For investments to take place, the government has to show stronger signs of progress in structural reforms and, above all, in the work culture. Nobody invests in a state that later comes and seizes through confiscatory taxes the fruit of the labor to be distributed among rioters who live off extortion, a game to which the political wing of the government tends to lend itself almost with passion.
Devaluations could somewhat improve primary exports, but in general, they act more as a barrier to imports.
Finally, the big question remains, whether the BCRA will be able to lower the interest rate without the holders of LEBACs (Letters of the Central Bank are short-term debt securities that are bided by the Central Bank of the Argentine Republic) abandoning their position in those letters and going to the dollar. Let me clarify, I am not forecasting an exchange rate run, but it is clear that this rate versus dollar game accumulated a stock of LEBACs of $ 1 trillion (the equivalent of a half budget for 2018) and lasted too long.
Personally, I would have preferred that instead of just announcing an increase in inflation, they would have announced a complete, consistent economic plan that would generate confidence in the population.

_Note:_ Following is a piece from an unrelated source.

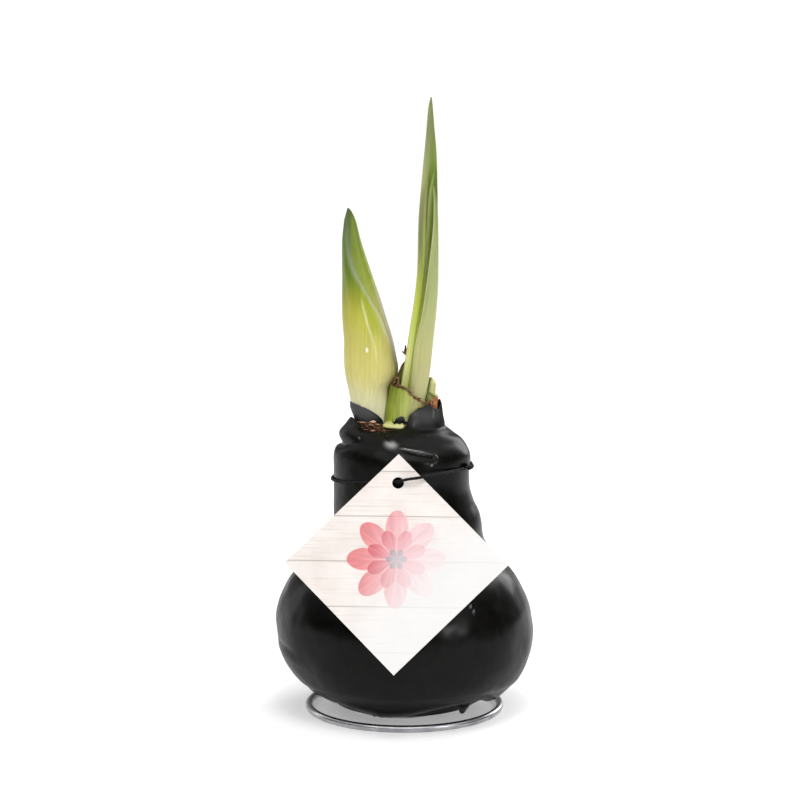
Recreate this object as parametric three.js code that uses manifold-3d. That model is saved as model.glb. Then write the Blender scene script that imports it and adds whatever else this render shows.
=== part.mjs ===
// A forced amaryllis bulb dipped in wax: a bud and young leaves rise from its neck, a card tag hangs
// on an elastic round the neck, and the bulb stands on a flat wire spiral whose inner end is pushed
// into its base.
//
// Millimetres, +Z up, seen from the front along +Y. The shapes are written round the bulb's own axis,
// and the finished group is moved so that the origin is the middle of the footprint, on the floor.

import * as THREE from 'three';
import { mergeVertices } from 'three/addons/utils/BufferGeometryUtils.js';
import Module from 'manifold-3d';

const wasm = await Module();
wasm.setup();

// ------------------------------------------------------------------ driving dimensions

const GAP = 0.3; // clearance between two pieces that touch
const AXIS_BACK = 2.5; // the bulb's axis stands this far behind the middle of the footprint

const WAX = 2.0; // thickness of the wax coat
const PAPER = 0.7; // thickness of the papery neck
const NECK_FLOOR = 94.0; // height in the neck that bud and leaves stand on
const NECK_MIDDLE = -2.8; // the neck's opening lies this far to the right of the axis
const NECK_WIDE = 15.0; // half width of the opening
const NECK_DEEP = 8.2; // half depth of the opening

const WIRE = 2.5; // thickness of the stand's wire
const RING = 33.65; // radius of the outer turn, to the middle of the wire
const SPIRAL_PITCH = 9.2; // distance between the inner turns
const SPIRAL_STEP = 12.0; // the wire crosses inwards by this much before its inner turns
const SPIRAL_CROSSING = 0.35; // share of a turn that the crossing takes
const SPIKE_TOP = 24.0; // height of the wire's upturned end
const SPIKE_BEND = 4.0; // radius of the bend at the foot of that end

const TAG_SIDE = 53.5;
const TAG_THICK = 0.45;
const TAG_HOLE = 4.0; // diameter
const TAG_HOLE_DROP = 10.0; // from the top corner to the middle of the hole
const TAG_AT = [-2.2, -25.6, 85.2]; // middle of the hole
const TAG_LEAN = 21.8; // degrees that the tag leans back on the bulb
const TAG_YAW = -3.5; // degrees that its right edge comes forward
const TAG_TURN = 0.0; // degrees that it hangs out of square

const ELASTIC = 1.1; // thickness of the elastic
const KNOT = 1.1; // radius of its knot
const NECK_ROUND = [24.25, 22.55]; // half width and half depth that the elastic goes round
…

Regrettably, the Chief of Cabinet, the Finance Minister (inherent in economic, budgetary and tax policy, economic and fiscal relations with the Provinces and the Autonomous City of Buenos Aires), the Finance Minister (in charge of the National Public Sector, to preserve the public credit of the Nation, and to the financial relations with the Provinces and the Autonomous City of Buenos Aires) and the BCRA President only to announced that inflation this year will be 15% instead of 10%. A rude error of communication of economic policy that shows that the political wing of the government has little idea about how the economy works and the relationship between economy and institutions. Being straightforward, with that press conference they showed they do not have the slightest idea how to dominate the heavy and poisonous inheritance of the previous administration and that everything seems to last.